● WRITTEN REQUEST: What do the lines from the top of the data through the line with "return 7 if row < NET_ROWS // 2 else -7" say? Quote them exactly and include both ends.

┌──

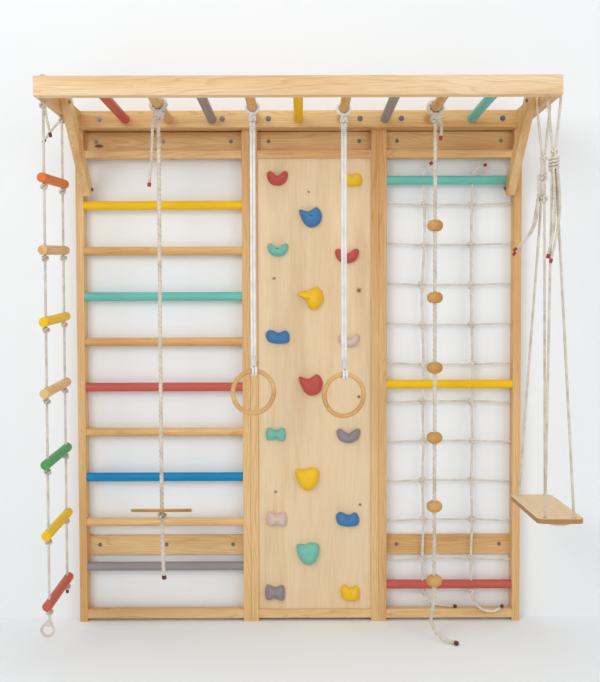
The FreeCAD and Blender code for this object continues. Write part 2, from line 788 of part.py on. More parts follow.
TOP_TAILS = (((1, 36), (14, 58), (40, 80)), ((1, 34), (24, 56), (62, 70)))
BOTTOM_TAILS = (
    ((1, -38, 112), (28, -36, 84), (75, -40, 66), (155, -44, 62)),
    ((1, -38, 112), (12, -58, 84), (40, -70, 56), (78, -72, 46), (114, -70, 52), (140, -66, 74)),
)


def net_row_z(row):
    return size.net_row_height + row * size.net_row_pitch


def net_upright_x(side):
    return right_panel_centre + size.net_upright_shift + side * size.net_upright_spacing / 2


def knot_rise(row):
    """The knots sag in the upper rows and pull up in the lower ones."""
    return 7 if row < NET_ROWS // 2 else -7


def upright_rope(side):
    """From the free end under the bottom bar, up through the bars and knots, to the free end on top."""
    index = (side + 1) // 2
    x = net_upright_x(side)
    tail = [(x + dx, y, z) for dx, y, z in reversed(BOTTOM_TAILS[index])]
    points = tail + [(x, net_depth, size.net_bottom_bar_height)]
    for row in range(NET_ROWS):
        points.append((x + NET_WANDER[side][row], net_depth, net_row_z(row) + knot_rise(row)))
    points.append((x, net_depth, size.net_top_bar_height))
    points += [(x + dx, net_depth, size.net_top_bar_height + dz) for dx, dz in TOP_TAILS[index]]
    return rope(f"net upright {index + 1}", points, size.net_upright_rope)


def cross_rope(row):
    y, z = net_depth + size.net_layer_gap, net_row_z(row)
    left, right = right_panel_left + size.post_width, half_width - size.post_width
    points = [(left - 22, y, z)]
    points += [(net_upright_x(side), y, z + knot_rise(row)) for side in (-1, 1)]
    points.append((right + 22, y, z))
    return rope(f"net row {row + 1}", points, size.net_cross_rope)


def net():
    feature(Part.makeCompound([upright_rope(side) for side in (-1, 1)]), "net_upright_ropes")
    feature(Part.makeCompound([cross_rope(row) for row in range(NET_ROWS)]), "net_cross_ropes")
    middle = net_depth + size.net_layer_gap / 2
    places = [(net_upright_x(side) + NET_WANDER[side][row], middle, net_row_z(row) + knot_rise(row))
              for side in (-1, 1) for row in range(NET_ROWS)]
    under_bar = size.net_bottom_bar_height - size.rung_diameter / 2 - size.net_knot_radius - 1
    places += [(net_upright_x(side), net_depth, under_bar) for side in (-1, 1)]
    feature(Part.makeCompound([knot(size.net_knot_radius, Vector(*spot)) for spot in places]), "net_knots")


# ---- hitches, and what hangs from the bars ----

def bar_x(index):
    return f"{index - BAR_COUNT // 2} * bar_pitch"


def hitch(x, y, strand):
    """Two wraps round a monkey bar with the knot under them; it turns on the bar."""
    wraps = [wrap(x, f"{y} + {side} * ({strand}) * 0.52", BAR_HEIGHT, "bar_diameter / 2 + hitch_clearance",
                  strand, ALONG_Y) for side in (-1, 1)]
    knot = ball(x, y, f"{BAR_HEIGHT} - hitch_knot_drop", "hitch_knot_radius")
    return fuse(wraps + [knot])


def hitch_with_tail(label, index, y, tail):
    """A hitch whose short spare end hangs beside the rope."""
    turns = hitch(bar_x(index), f"{y:.3f}", "thick_rope")
    doc.recompute()
    x = (index - BAR_COUNT // 2) * size.bar_pitch
    knot_z = bar_height - size.hitch_knot_drop
    points = [(x + dx, y + dy, knot_z + dz) for dx, dy, dz in tail]
    spare = rope(f"{label} tail", points, size.thick_rope * 0.8)
    feature(joined([turns.Shape, spare]), label)


def disc_swing():
    x, y = -3 * size.bar_pitch, -size.disc_wall_distance
    tail = ((-6, -4, 0), (-24, -12, -28), (-24, -9, -95), (-30, -4, -190), (-41, 0, -292))
    hitch_with_tail("disc_hitch", 1, y, tail)
    under = size.disc_height - 13
    line = [(x, y, pivot_height), (x, y, under - 40), (x + 5, y, under - 130), (x + 3, y + 3, under - 200),
            (x + 9, y, under - 270)]
    main = rope("disc rope", line, size.thick_rope)
    knots = [knot(size.rope_head_radius, Vector(x, y, pivot_height)),
             knot(size.hitch_knot_radius, Vector(x, y, under - 4.5))]
    feature(joined([main] + knots), "disc_rope")
    body = doc.addObject("PartDesign::Body", "Disc")
    sketch = body_sketch(body, "XY_Plane")
    circle(sketch, "0", "0", "disc_diameter")
    circle(sketch, "0", "0", "thick_rope + 2 * disc_hole_clearance")
    disc = pad(body, sketch, "disc_thickness")
    doc.recompute()
    rims = [f"Edge{i}" for i, edge in enumerate(disc.Shape.Edges, 1)
            if edge.Length > math.pi * size.disc_diameter * 0.9]
    rounding = body.newObject("PartDesign::Fillet", "DiscRounding")
    rounding.Base = (disc, rims)
    rounding.setExpression("Radius", formula("disc_thickness * 0.3"))
    lean = math.sin(math.radians(size.disc_tilt))
    place(body, bar_x(1), f"-disc_wall_distance - disc_thickness / 2 * {lean:.5f}", "disc_height",
          FreeCAD.Rotation(Vector(1, 0, 0), -size.disc_tilt))
    node(body, "disc_seat")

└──

● FINAL RESULT:
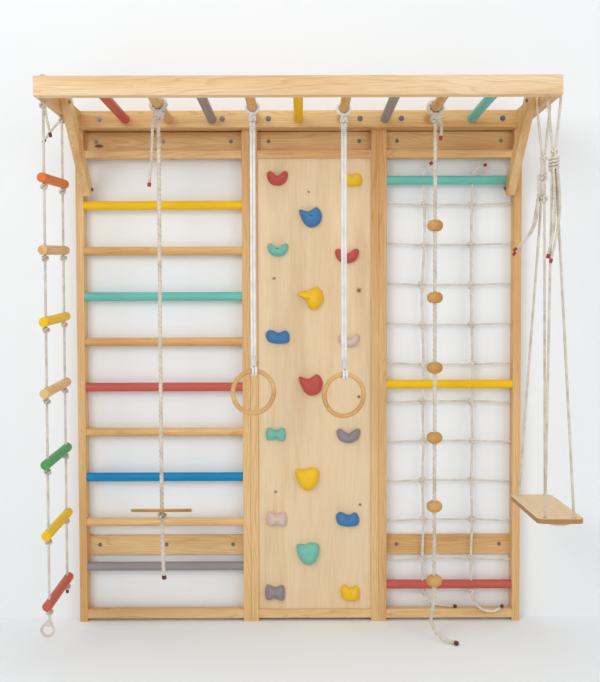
The FreeCAD and Blender code for this object continues. Write part 2, from line 788 of part.py on. More parts follow.
TOP_TAILS = (((1, 36), (14, 58), (40, 80)), ((1, 34), (24, 56), (62, 70)))
BOTTOM_TAILS = (
    ((1, -38, 112), (28, -36, 84), (75, -40, 66), (155, -44, 62)),
    ((1, -38, 112), (12, -58, 84), (40, -70, 56), (78, -72, 46), (114, -70, 52), (140, -66, 74)),
)


def net_row_z(row):
    return size.net_row_height + row * size.net_row_pitch


def net_upright_x(side):
    return right_panel_centre + size.net_upright_shift + side * size.net_upright_spacing / 2


def knot_rise(row):
    """The knots sag in the upper rows and pull up in the lower ones."""
    return 7 if row < NET_ROWS // 2 else -7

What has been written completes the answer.